Courting Claudia by Robyn DeHart
(Avon, 5.99, PG-13) ISBN 0-06-078215-3
Courting Claudia from debut author Robyn DeHart is a book that has some potential, but kills its own entertainment value with the inclusion of several irritants in the plot. They are:

1. An extremely insecure heroine.
2. A family member as villain, for whom excuses are made.
3. A manipulative hero.

Claudia Prattley, daughter of Viscount Kennington, has been using her initials when she submits fashion illustrations to a popular paper, so the editor will believe a man drew them. She makes the decision to resign from her position at the paper after her father decides to arrange a marriage for her. In this cause, Claudia visits the paper in person for the first time, and meets the editor, Derrick Middleton.

Derrick is completely surprised when he learns that the plump little woman in his office is the fashion illustrator that gained his paper much of its popularity. He is doubly surprised when he finds out who her father is. Since Derrick has a major bone to pick with Viscount Kennington, and because he really doesn’t want to lose his fashion illustrator, Derrick decides to “court” Claudia in an effort to make her stay with the paper.

Derrick and Claudia’s first meeting makes painful reading. It goes like this –

“I see. It appears to me that no part of your position with this paper is appropriate. I find life is vastly more rewarding if you live your life as you like it rather than by what Society deems appropriate.”
Her eyes widened and her mouth formed a tiny “O.” “You must live a daring life, Mr. Middleton, she said, her voice breathy. “A very exciting existence. If only I were so fortunate.”
He could certainly show her a more exciting life. And he’d start with peeling off that silly hat so he could see what her hair looked like. Then he’d probably want to kiss that silly little mouth of hers to see if she would make that ooh noise again. …”
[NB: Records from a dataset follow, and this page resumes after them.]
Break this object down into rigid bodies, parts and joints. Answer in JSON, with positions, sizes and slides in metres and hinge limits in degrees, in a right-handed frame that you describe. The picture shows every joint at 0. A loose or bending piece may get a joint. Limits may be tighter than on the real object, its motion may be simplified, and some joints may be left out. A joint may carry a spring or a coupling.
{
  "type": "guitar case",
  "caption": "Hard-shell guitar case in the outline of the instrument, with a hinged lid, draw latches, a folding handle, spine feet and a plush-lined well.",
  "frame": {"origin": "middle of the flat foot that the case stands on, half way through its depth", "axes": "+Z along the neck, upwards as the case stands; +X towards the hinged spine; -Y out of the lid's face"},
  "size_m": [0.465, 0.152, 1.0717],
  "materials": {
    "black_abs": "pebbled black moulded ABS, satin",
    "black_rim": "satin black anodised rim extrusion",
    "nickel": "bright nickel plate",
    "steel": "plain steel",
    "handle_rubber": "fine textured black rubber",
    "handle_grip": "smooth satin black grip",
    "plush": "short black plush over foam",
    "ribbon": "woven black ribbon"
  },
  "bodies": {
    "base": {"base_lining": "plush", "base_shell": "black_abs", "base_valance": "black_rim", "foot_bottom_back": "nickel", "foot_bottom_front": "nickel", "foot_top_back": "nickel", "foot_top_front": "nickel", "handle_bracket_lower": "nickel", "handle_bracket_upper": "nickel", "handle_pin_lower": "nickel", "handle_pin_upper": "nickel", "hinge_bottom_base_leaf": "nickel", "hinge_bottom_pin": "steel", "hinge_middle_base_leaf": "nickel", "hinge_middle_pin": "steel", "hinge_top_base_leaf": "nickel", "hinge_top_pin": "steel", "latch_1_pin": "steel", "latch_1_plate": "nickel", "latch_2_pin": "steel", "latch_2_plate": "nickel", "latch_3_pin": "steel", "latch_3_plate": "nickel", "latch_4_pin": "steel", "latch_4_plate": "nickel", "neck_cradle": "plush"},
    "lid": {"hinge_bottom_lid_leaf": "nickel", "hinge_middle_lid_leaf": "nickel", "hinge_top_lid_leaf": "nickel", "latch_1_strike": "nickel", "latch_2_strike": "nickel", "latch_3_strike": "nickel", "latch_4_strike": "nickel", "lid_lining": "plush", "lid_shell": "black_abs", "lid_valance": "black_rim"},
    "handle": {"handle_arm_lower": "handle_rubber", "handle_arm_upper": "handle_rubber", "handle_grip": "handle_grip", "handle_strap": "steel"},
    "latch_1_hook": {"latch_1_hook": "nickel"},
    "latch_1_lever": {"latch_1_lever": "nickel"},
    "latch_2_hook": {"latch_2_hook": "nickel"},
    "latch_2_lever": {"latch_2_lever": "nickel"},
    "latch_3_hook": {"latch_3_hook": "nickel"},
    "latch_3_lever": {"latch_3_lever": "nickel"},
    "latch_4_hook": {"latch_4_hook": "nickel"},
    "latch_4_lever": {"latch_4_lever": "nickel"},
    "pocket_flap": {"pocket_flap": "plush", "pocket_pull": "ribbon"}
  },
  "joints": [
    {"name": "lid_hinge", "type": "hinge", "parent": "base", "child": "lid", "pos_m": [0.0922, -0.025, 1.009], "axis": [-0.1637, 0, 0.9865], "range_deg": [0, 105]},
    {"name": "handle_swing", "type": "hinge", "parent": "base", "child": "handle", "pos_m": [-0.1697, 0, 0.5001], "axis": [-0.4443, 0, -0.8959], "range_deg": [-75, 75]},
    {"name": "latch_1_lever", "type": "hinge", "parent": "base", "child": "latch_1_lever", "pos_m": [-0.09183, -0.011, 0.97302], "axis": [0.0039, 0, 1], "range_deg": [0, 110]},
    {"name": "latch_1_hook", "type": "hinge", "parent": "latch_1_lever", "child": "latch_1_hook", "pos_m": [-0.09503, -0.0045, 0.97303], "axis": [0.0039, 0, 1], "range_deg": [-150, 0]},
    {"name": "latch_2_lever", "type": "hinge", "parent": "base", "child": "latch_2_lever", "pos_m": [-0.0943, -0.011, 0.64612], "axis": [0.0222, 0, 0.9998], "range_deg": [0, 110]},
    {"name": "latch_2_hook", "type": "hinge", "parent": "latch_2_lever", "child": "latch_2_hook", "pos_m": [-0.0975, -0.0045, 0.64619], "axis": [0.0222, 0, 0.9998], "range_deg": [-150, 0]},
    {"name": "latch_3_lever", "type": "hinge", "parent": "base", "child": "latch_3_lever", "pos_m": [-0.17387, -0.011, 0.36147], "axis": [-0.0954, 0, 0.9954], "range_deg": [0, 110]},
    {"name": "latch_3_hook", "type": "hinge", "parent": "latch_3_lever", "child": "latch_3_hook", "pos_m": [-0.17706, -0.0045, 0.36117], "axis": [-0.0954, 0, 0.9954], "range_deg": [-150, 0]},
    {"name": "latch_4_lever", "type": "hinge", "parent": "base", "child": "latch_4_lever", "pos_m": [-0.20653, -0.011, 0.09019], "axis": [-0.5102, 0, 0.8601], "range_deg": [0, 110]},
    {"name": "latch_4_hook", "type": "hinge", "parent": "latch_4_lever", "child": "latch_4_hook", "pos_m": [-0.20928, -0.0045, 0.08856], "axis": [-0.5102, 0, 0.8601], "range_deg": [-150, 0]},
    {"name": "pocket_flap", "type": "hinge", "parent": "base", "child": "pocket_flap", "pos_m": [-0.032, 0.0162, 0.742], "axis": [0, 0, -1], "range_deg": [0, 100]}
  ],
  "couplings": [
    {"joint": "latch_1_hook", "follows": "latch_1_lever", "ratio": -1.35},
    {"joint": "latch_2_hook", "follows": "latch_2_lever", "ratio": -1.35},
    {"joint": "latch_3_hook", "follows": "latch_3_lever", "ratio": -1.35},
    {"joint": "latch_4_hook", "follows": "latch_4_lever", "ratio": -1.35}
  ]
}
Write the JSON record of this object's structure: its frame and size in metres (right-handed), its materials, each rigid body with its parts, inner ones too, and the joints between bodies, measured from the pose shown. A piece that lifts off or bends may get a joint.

One must not forget that Derrick’s speech about “live your life as you like it” is given to a Regency miss, an unlikely candidate for that kind of freedom. That oozing condescension on Derrick’s part is extremely off-putting, as is the fact that Derrick spends much of his early relationship with Claudia manipulating her.

Derrick probably can’t help manipulating Claudia because she is such a weak and malleable heroine. Claudia’s dastardly father has given her a huge inferiority complex and she spends a lot of time deciding that Derrick cannot truly care for her, but all it takes is a little attention from Derrick and Claudia agrees to everything he says. One has to wonder how such a victim ever got the nerve to send her illustrations to Derrick’s paper. The only time Claudia shows a little spirit is when she’s refusing to face the fact that her father is a villain.

Once again we have the “family member as the bad guy” plot, and once again the protagonist just cannot seem to see what every one else does. Derrick spends a large part of the book trying to protect Claudia from the knowledge that her father is a vicious criminal and probably a murderer. When Claudia finally has proof of her father’s misdeeds, what does she do? You got it. She confronts him for the first time in her whole life, putting herself in danger.

The writing is technically very skillful. The descriptions are very good and the dialogue is easy to read. And most importantly to this reader, the writing is concise, without the use of unnecessarily large words and florid language.

The bare bones of the plot in Courting Claudia are not bad. There’s a little mystery, and murder, and sex, of course, which could have been pretty entertaining, but I think most readers will find the characters very annoying.